We field questions all the time from fans who want suggestions for pairing our sauces with foods. We have video recipes up on our website, and YouTube channel, for those looking to try a whole new dish, or who just want a new spin on an old favorite.

We also know that we need to listen to customer suggestions. This is why our next production run will include Sauce 23 in a pourable bottle instead of a jar, and there is a new hot-and-sweet sauce in R&D right now.

Entrepreneurship isn't an easy path. It takes time and effort to shape your passion into a livelihood. Share some of your struggling moments. What was your source of inspiration while trying to build a sauce empire?

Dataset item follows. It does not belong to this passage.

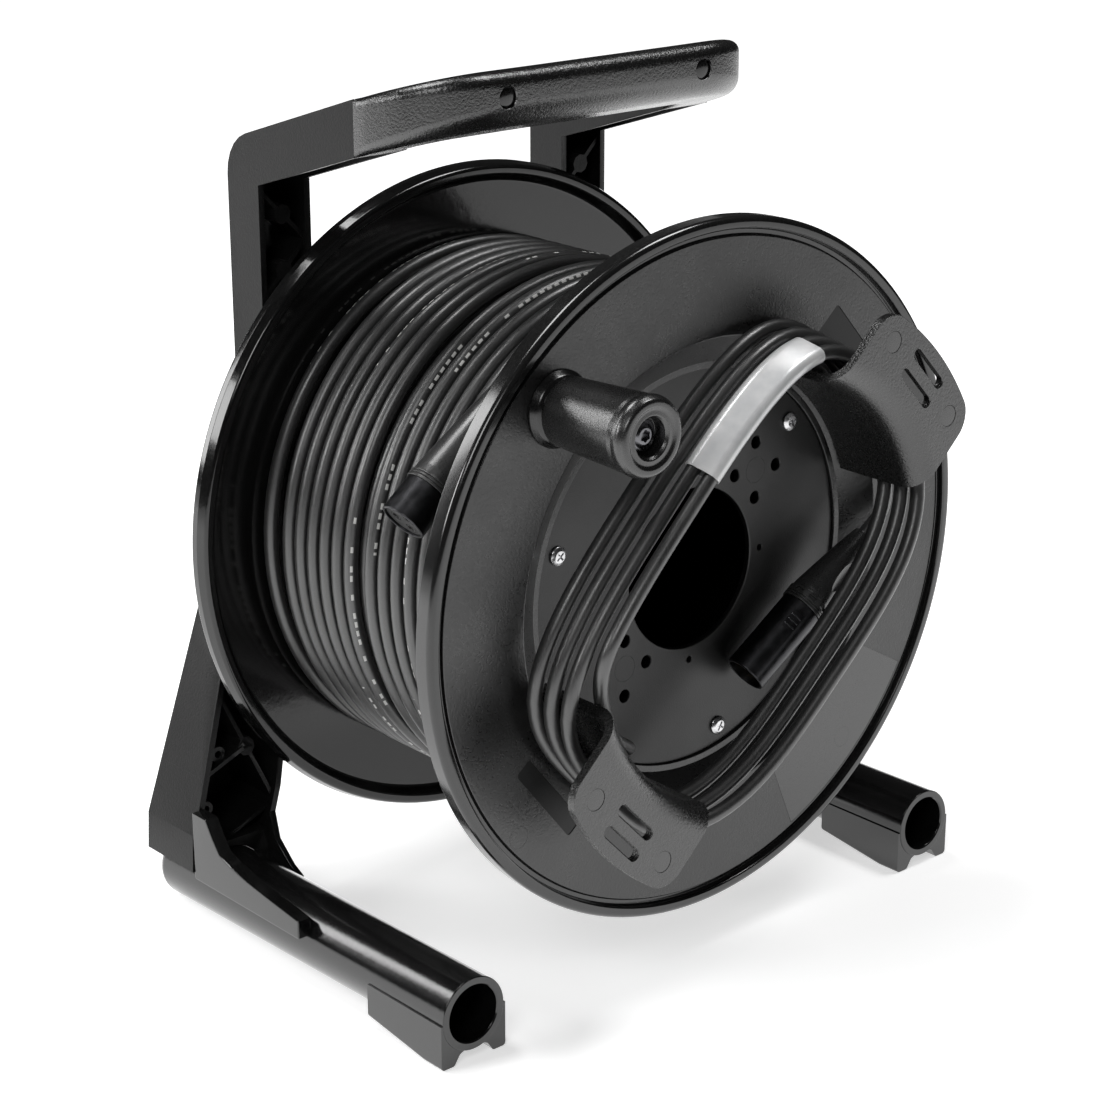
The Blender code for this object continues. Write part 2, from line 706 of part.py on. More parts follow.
def hub_plate(holder):
    """The plate on the recess floor, with its central hole, two groups of holes and three screws."""
    edge = RECESS_R - WALL - GAP
    disc = on_drum(ring(HUB_HOLE_R, edge, Y_FLOOR, Y_FLOOR + WALL, DRUM_STEPS))
    plate = piece("hub_plate", disc, BLACK, holder)
    for mid in (GUARD_ANGLE, GUARD_ANGLE + 180.0):
        cx, cz = polar(HOLE_GROUP_R, mid)
        for dx, dz in ((HOLE_CROSS, 0.0), (-HOLE_CROSS, 0.0), (0.0, HOLE_CROSS), (0.0, -HOLE_CROSS)):
            hole = moved(rod(HOLE_R, Y_FLOOR - 4.0, Y_FLOOR + 8.0, 10), cx + dx, 0.0, cz + dz)
            combine(plate, hole, "DIFFERENCE", "hole")
    for degrees in (0.0, 90.0, 180.0, 270.0):
        x, z = polar(SMALL_HOLE_PLACE_R, degrees)
        combine(plate, moved(rod(SMALL_HOLE_R, Y_FLOOR - 4.0, Y_FLOOR + 8.0, 8), x, 0.0, z), "DIFFERENCE", "hole")
    for i, (x, z) in enumerate(screw_places(), start=1):
        combine(plate, moved(rod(SCREW_R, Y_FLOOR - 4.0, Y_FLOOR + 8.0, 12), x, 0.0, z), "DIFFERENCE", "screw")
        head = Y_FLOOR - GAP
        shape = [(0.0, head - 2.0), (2.2, head - 1.8), (4.2, head - 0.7), (4.2, head),
                 (SCREW_R - 0.3, head), (SCREW_R - 0.3, Y_LEDGE + WALL + 3.0), (0.0, Y_LEDGE + WALL + 4.0)]
        piece(f"hub_screw_{i}", moved(turned(shape, 16), x, 0.0, z), STEEL, holder)
    return plate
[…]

Corine: Our inspiration comes directly from our family, which is very food-oriented and tight-knit across generations.

The number on each sauce is the birthday of the kid in our family who loves it the most. Every sauce goes through R&D in the pro-kitchen to make it shelf-stable and consistently great, but each recipe was born in our family kitchen, with everyone there adding their two cents.

Our hardest moment so far came during our first production run of Sauce 7, which uses real ginger chopped from the whole.

An unexpected effect of the bottling process turned the sauce into an emulsified mayonnaise. We ultimately decided to throw away thousands of dollars of pretty nice ginger-mayo because it just wasn't what we intended.

It didn't meet our standards, and we took this tough decision because we can't compromise on our promises.

What tips do you have for budding entrepreneurs to ignite the spark for starting a new business journey?

Corine: Go as big as you can, but judge your limits accurately. Figure out your budgets for production, marketing, and logistics carefully, and then imagine a worst-case scenario in which they double.

If that would sink the ship, then rescale accordingly. Estimate your time-investment in all aspects of the business, and apply the same rule.

The "spark" is truly the most vital ingredient to a new venture, and it will grow stronger and brighter, as long as you protect it from unwelcome surprises.